**Entries supplied**

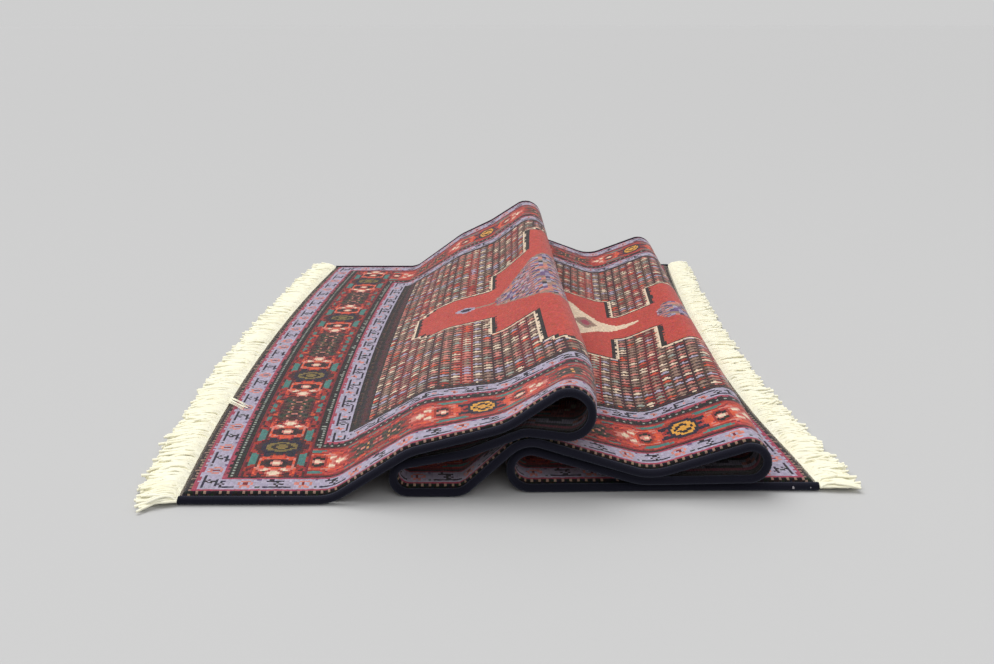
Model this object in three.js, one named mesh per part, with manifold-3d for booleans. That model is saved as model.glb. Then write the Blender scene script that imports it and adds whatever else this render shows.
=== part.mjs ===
// A hand-knotted wool rug, 750 mm wide and about 1300 mm long, pushed from its ends into two folds.
// It lies pile up. x runs along its length, y across its width and z up, in millimetres.
// Every layer of the cloth is one belt: flat on the floor, up over fold A, back under it,
// along the floor again, up over fold B, back under it, and flat to the right end.
import * as THREE from "three";
import { mergeVertices } from "three/addons/utils/BufferGeometryUtils.js";
import Module from "manifold-3d";

// Driving sizes
const WIDTH = 750;
const THICK = 7;
const CORD_RADIUS = 3.4;
// The gap between the cloth and the cord along each side, and between the cloth and each strip.
const GAP = 0.4;
const END_GAP = 0.7;
const BODY_HALF_WIDTH = WIDTH / 2 - 2 * CORD_RADIUS - GAP;
const CORD_LINE = WIDTH / 2 - CORD_RADIUS;
const CORD_SIDES = 6;

// The lines across the width that the cloth's surface is drawn through, as shares of it.
const LINES = [0, 0.03, 0.07, 0.11, 0.15, 0.21, 0.28, 0.36, 0.45, 0.55, 0.66, 0.77, 0.89, 1];

// Where the left end lies at the near and far edges, and how far both ends bow to the left
// between them.
const LEFT_END = { near: -242, far: -236, bow: 17 };

// Where across the rug the folds are given, as shares of its width: the near edge, inside the
// near border, halfway, and the far edge.
const STATIONS = [0, 0.15, 0.5, 1];

// The length of the cloth at each station: its right end isn't quite square.
const LENGTHS = [1309, 1300, 1285, 1290];

// The folds, in order along the length. The cloth turns round each as a belt turns round a
// roller: up, or back under itself to the left, where turn is 1, and down where it is -1.
// steps is the number of flats in the bend. across holds the roller's [x, z, radius] at each
// station, the radius up to the middle of the cloth.
const FOLDS = [
  {
    name: "foot of A",
    turn: 1,
    steps: 4,
    across: [[-136, 37.5, 34], [-137, 36.7, 33.2], [-130.5, 35.7, 32.2], [-126, 33.5, 30]],
  },
  {
    name: "knee of A",
    turn: -1,
    steps: 4,
    across: [[-50, 1.5, 42], [-46.5, -1.2, 44.2], [-34, -6, 45.5], [-19, 0, 60]],
  },
  {
    name: "dip of A",
    turn: 1,
    steps: 4,
    across: [[-18, 114, 60], [-12.8, 111.8, 65.5], [-27.7, 111.4, 67], [-36, 125, 60]],
  },
  {
    name: "crest of A",
    turn: -1,
    steps: 13,
    across: [[53.5, 68, 18.2], [65, 61.4, 14.2], [52, 68.5, 16.4], [41, 81, 18.5]],
  },
  {
    name: "bump of A",
    turn: 1,
    steps: 4,
    across: [[24, 33.5, 20], [22.5, 30, 15.2], [27.8, 36.7, 18.3], [24, 43, 22]],
  },
  {
    name: "slack of A",
    turn: -1,
    steps: 3,
    across: [[-40, 92, 58], [-38.8, 89, 62], [-38, 90.3, 63], [-40, 98, 58]],
  },
  {
    name: "turn of A",
    turn: 1,
    steps: 9,
    across: [[-68, 15.5, 12], [-67, 14.9, 11.4], [-60, 11.9, 8.4], [-50, 17, 13.5]],
  },
  {
    name: "foot of B",
    turn: 1,
    steps: 4,
    across: [[-34, 21.5, 18], [-30, 21.6, 18.1], [-24, 21.1, 17.6], [-18, 19.5, 16]],
  },
  {
    name: "back of B",
    turn: -1,
    steps: 7,
    across: [[27, 20.3, 25], [24.3, 15.9, 21], [31.2, 19.9, 26.3], [40, 24.5, 28.8]],
  },
  {
    name: "trough of B",
    turn: 1,
    steps: 5,
    across: [[118, 64.7, 45], [123, 66.8, 47.6], [128, 67.7, 48.2], [133, 72, 48]],
  },
  {
    name: "crest of B",
    turn: -1,
    steps: 11,
    across: [[194, 27.5, 13.5], [194.5, 27, 15], [197, 27.6, 15.8], [205, 29.5, 17]],
  },
  {
    name: "sag of B",
    turn: -1,
    steps: 3,
    across: [[118, 66.5, 55], [121, 66.6, 55.3], [127, 63, 51.5], [133, 60.5, 49]],
  },
  {
    name: "turn of B",
    turn: 1,
    steps: 9,
    across: [[26.5, 19.5, 16], [24.2, 16.2, 12.7], [30.3, 20.6, 17.1], [40, 23.5, 20]],
  },
];

// The layers aren't square to each other: each row says how far the cloth has crept towards
// the far side, at its near and far edges, by that length along it.
const CREEP = [
  { from: 80, to: 330, near: 13, far: 2 },
  { from: 700, to: 1300, near: 11, far: 8 },
];

// The fringe at each end, knotted into a narrow flat-woven strip. The locks lie on the floor.
const STRIP = { width: 5, height: 3.2 };
const LOCK = { pitch: 8, width: 6.8, height: 9, rootInset: 2.5, leanScatter: 1.6 };

// A lock's section at shares of its length, as shares of its width and height.
const LOCK_SECTIONS = [
  { out: 0, width: 0.9, height: 0.32 },
  { out: 0.5, width: 1, height: 1 },
  { out: 1, width: 0.4, height: 0.35 },
];

// side is -1 at the left end and 1 at the right. A lock is length long, longerInMiddle more
// halfway across, and up to uneven more or less. Its tip leans by nearLean to farLean.
const FRINGES = [
  {
    name: "fringe_left",
    side: -1,
    length: 31,
    longerInMiddle: 3,
    uneven: 3.5,
    nearLean: -9,
    farLean: 12,
    seed: 3,
  },
  {
    name: "fringe_right",
    side: 1,
    length: 31,
    longerInMiddle: 0,
    uneven: 3.5,
    nearLean: 5,
    farLean: 12,
    seed: 11,
  },
];

// Steps of the sine that scatters the locks.
const SCATTER = { perLock: 12.9898, perSeed: 78.233, spread: 43758.5453 };

// Corners closer than this are one corner.
const MERGE_DISTANCE = 1e-4;

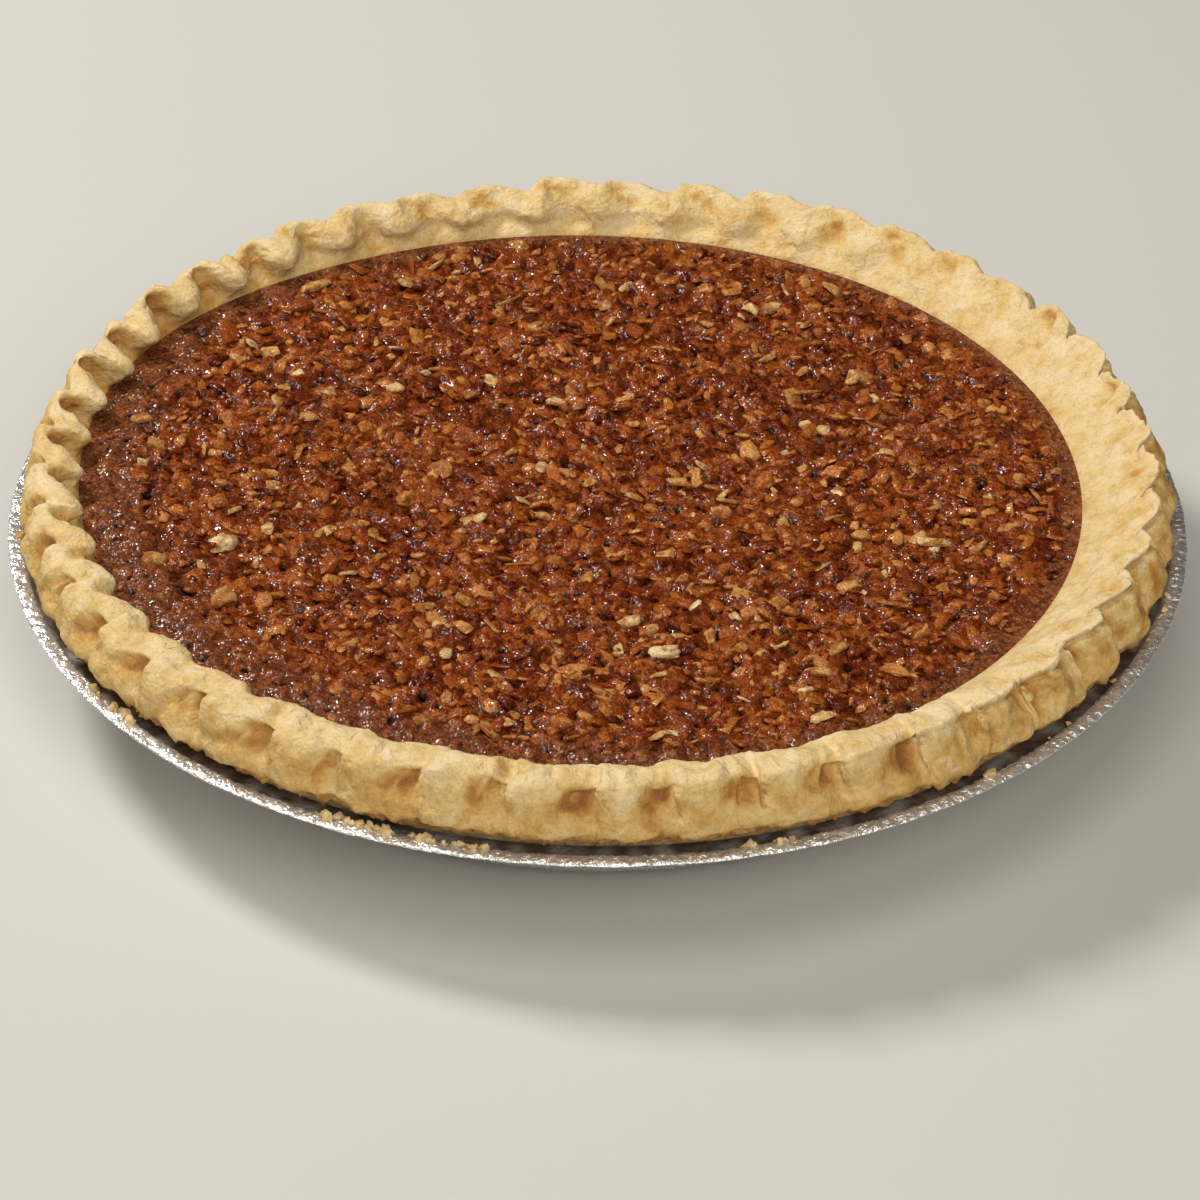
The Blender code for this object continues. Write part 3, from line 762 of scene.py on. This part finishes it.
def tin_skins(path, azimuth):
    """Upper and lower skins of the foil, wrinkled alike, and the grease film with painted shade on
    them.
    """
    direction = unit(np.gradient(path[:, :2], axis=0))
    normal = pack(-direction[:, 1], direction[:, 0])
    around = on_turn(path[:, 0:1], azimuth, path[:, 1:2])
    along = np.cumsum(np.linalg.norm(np.diff(path[:, :2], axis=0, prepend=path[:1, :2]), axis=-1))
    pleated = on_turn(np.full((len(path), 1), TIN_RADIUS), azimuth, 0.35 * along[:, None])
    folds = 1.5 * np.abs(noise(pleated, 1.2, 8)) + 0.6 * np.abs(noise(around, 0.8, 9))
    pleats = noise(around, 6.0, 10)
    wrinkle, crimped = path[:, 2:3], path[:, 3:4]
    shift = -0.62 * crimped * folds - wrinkle * (1 + pleats)
    shift = np.clip(shift, -0.75 * BEAD_WIDTH * BEAD_FLATNESS / 2, 0.0)
    skins = []
    for depth in (0.0, TIN_FOIL):
        place = path[:, :2] - normal * depth
        radius = place[:, 0:1] + normal[:, 0:1] * shift
        height = place[:, 1:2] + normal[:, 1:2] * shift
        skins.append(on_turn(radius, azimuth, np.maximum(height, 0.0) - TIN_HEIGHT))
    film = path[:, 4:5] * np.clip(0.95 + 0.6 * noise(around, 5.0, 19), 0, 1)
    return skins, film


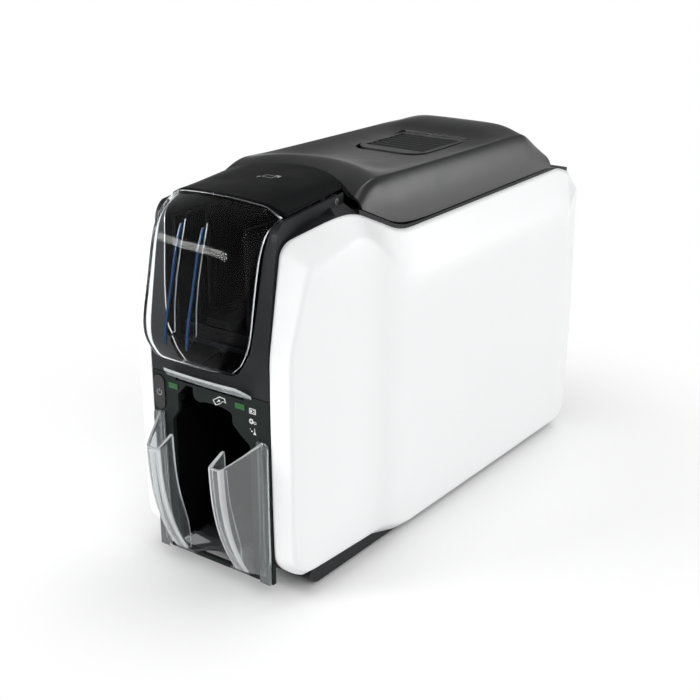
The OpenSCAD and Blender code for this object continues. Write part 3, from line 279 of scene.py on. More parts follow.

**Work to be completed**
Give the lines again, exactly as they stand, from the beginning of the data through the line with "import Module from".

**Finished task**
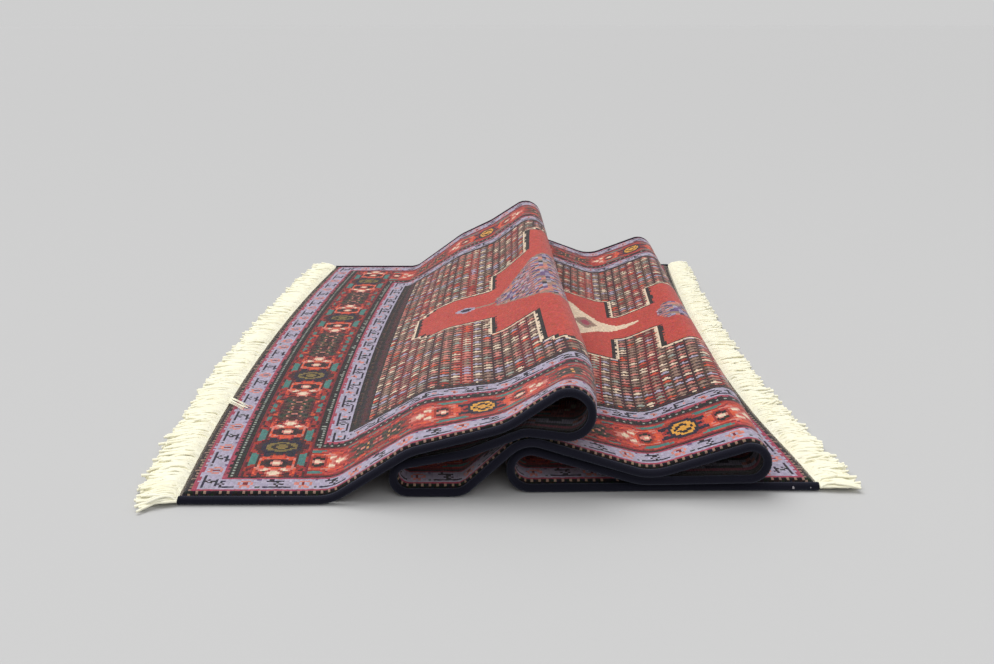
Model this object in three.js, one named mesh per part, with manifold-3d for booleans. That model is saved as model.glb. Then write the Blender scene script that imports it and adds whatever else this render shows.
=== part.mjs ===
// A hand-knotted wool rug, 750 mm wide and about 1300 mm long, pushed from its ends into two folds.
// It lies pile up. x runs along its length, y across its width and z up, in millimetres.
// Every layer of the cloth is one belt: flat on the floor, up over fold A, back under it,
// along the floor again, up over fold B, back under it, and flat to the right end.
import * as THREE from "three";
import { mergeVertices } from "three/addons/utils/BufferGeometryUtils.js";
import Module from "manifold-3d";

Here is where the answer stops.